_OBJECTIVE_.
Only one portion of the data is to be written out: from the line bearing "Write the OpenSCAD" through the line bearing "stands on. Millimetres.". Write it exactly as it appears.

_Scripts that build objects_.
- - - - - - -
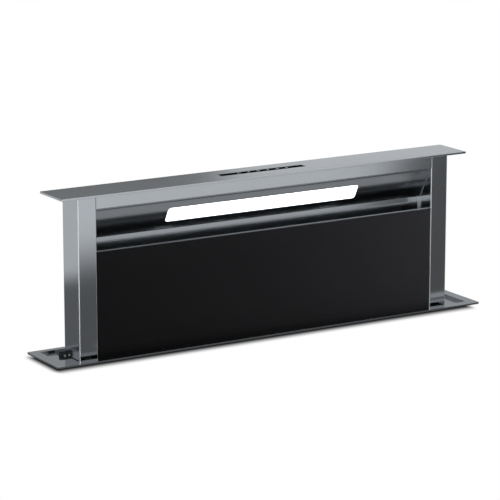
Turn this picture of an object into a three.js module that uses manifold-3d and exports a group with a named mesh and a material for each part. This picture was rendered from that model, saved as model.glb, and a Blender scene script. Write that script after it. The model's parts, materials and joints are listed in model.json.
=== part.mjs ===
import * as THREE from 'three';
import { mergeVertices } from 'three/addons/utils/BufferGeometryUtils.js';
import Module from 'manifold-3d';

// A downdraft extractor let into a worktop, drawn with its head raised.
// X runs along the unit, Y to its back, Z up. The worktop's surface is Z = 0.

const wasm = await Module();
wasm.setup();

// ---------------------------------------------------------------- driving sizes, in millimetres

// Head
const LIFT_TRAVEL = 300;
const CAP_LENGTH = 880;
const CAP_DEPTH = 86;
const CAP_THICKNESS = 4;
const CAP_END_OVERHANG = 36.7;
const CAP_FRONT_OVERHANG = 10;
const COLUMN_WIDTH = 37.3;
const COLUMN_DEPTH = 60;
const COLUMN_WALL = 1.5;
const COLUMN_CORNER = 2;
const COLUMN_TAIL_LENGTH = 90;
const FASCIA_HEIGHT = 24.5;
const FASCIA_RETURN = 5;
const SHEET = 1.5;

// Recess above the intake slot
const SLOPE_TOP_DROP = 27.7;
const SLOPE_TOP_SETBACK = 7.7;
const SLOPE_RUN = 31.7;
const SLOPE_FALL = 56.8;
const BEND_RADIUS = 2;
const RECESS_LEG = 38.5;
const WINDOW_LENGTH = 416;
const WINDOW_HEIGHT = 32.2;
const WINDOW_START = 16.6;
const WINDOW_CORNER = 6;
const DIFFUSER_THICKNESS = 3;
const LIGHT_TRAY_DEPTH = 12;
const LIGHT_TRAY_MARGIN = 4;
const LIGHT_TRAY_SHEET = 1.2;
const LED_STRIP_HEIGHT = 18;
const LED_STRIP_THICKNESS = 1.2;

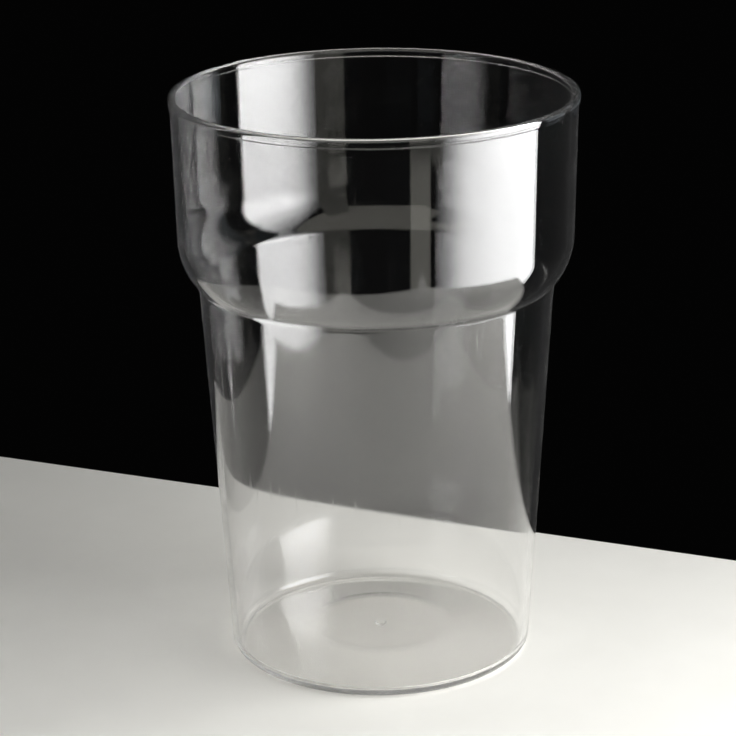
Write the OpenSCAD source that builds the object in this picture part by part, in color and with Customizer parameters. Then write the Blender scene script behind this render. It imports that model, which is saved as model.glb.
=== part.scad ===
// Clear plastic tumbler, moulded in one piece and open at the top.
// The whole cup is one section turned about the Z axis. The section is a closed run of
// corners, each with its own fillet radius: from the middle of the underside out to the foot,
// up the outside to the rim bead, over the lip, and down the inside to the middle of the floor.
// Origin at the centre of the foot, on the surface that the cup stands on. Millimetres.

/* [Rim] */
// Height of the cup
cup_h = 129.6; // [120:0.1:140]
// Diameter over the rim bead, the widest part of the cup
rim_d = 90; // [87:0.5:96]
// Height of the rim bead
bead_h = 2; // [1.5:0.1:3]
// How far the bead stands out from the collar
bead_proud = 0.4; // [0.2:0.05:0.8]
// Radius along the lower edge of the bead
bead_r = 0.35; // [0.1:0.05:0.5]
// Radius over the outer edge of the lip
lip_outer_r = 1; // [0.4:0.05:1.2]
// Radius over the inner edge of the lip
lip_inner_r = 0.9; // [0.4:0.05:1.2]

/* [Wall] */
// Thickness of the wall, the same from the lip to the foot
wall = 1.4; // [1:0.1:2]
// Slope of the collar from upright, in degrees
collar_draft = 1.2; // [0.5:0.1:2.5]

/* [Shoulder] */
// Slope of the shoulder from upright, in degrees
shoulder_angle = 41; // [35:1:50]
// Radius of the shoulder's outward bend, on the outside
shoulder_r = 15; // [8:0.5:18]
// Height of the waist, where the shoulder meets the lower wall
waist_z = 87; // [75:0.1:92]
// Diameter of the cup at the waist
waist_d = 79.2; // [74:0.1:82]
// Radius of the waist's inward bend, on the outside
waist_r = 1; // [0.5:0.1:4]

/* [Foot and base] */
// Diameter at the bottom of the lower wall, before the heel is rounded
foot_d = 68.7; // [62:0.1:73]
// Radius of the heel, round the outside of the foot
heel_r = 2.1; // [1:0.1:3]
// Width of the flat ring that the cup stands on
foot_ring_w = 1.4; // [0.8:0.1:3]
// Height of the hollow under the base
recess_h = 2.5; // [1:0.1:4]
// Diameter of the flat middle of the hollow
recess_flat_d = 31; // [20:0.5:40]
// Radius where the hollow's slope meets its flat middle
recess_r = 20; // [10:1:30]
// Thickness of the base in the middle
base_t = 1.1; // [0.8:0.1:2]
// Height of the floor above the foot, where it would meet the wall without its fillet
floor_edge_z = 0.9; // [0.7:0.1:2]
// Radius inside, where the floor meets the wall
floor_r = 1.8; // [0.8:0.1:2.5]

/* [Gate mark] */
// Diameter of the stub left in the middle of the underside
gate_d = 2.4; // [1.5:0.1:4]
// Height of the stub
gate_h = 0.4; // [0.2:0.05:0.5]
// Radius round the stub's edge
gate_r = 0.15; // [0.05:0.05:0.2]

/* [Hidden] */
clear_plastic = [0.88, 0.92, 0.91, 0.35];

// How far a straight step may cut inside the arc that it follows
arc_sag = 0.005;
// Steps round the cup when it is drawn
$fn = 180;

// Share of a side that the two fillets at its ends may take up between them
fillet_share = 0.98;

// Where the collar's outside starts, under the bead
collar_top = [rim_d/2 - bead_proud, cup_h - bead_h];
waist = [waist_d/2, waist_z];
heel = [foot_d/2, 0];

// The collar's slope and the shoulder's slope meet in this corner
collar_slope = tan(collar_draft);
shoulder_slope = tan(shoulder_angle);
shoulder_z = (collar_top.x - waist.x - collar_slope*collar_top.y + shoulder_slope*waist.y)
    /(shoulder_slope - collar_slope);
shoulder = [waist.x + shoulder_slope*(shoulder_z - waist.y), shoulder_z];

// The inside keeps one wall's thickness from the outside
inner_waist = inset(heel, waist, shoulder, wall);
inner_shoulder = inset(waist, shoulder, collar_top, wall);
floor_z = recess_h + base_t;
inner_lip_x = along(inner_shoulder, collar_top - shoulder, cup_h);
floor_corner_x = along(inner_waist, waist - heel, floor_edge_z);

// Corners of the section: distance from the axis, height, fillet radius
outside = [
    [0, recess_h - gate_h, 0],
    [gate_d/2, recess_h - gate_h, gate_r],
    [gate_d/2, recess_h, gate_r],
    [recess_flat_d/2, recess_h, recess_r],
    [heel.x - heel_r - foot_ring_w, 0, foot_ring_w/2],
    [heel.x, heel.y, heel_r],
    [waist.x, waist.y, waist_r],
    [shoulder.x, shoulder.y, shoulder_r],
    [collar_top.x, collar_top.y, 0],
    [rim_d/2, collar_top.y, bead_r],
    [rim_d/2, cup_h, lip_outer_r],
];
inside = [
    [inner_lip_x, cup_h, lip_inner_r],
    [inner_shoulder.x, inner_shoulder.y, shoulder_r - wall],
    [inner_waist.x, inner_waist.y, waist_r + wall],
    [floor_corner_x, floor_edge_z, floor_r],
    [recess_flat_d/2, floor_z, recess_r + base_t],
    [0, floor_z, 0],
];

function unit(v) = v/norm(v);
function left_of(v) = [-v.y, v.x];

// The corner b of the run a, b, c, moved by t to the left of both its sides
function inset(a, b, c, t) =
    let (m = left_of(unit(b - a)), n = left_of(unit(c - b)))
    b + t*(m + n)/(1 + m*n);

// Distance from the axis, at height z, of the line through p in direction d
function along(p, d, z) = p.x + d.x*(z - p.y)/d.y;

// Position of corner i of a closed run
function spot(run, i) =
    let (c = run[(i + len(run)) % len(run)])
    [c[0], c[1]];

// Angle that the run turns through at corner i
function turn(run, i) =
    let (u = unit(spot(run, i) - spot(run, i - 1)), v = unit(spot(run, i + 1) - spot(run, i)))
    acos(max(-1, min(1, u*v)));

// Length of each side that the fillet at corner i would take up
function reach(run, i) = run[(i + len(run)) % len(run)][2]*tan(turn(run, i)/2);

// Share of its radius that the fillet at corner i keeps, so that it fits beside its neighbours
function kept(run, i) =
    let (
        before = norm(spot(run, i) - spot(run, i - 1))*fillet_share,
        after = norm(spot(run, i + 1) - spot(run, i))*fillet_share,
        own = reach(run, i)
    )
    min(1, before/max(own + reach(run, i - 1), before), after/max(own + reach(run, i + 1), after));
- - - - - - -
_COMPLETE RESPONSE_.
Write the OpenSCAD source that builds the object in this picture part by part, in color and with Customizer parameters. Then write the Blender scene script behind this render. It imports that model, which is saved as model.glb.
=== part.scad ===
// Clear plastic tumbler, moulded in one piece and open at the top.
// The whole cup is one section turned about the Z axis. The section is a closed run of
// corners, each with its own fillet radius: from the middle of the underside out to the foot,
// up the outside to the rim bead, over the lip, and down the inside to the middle of the floor.
// Origin at the centre of the foot, on the surface that the cup stands on. Millimetres.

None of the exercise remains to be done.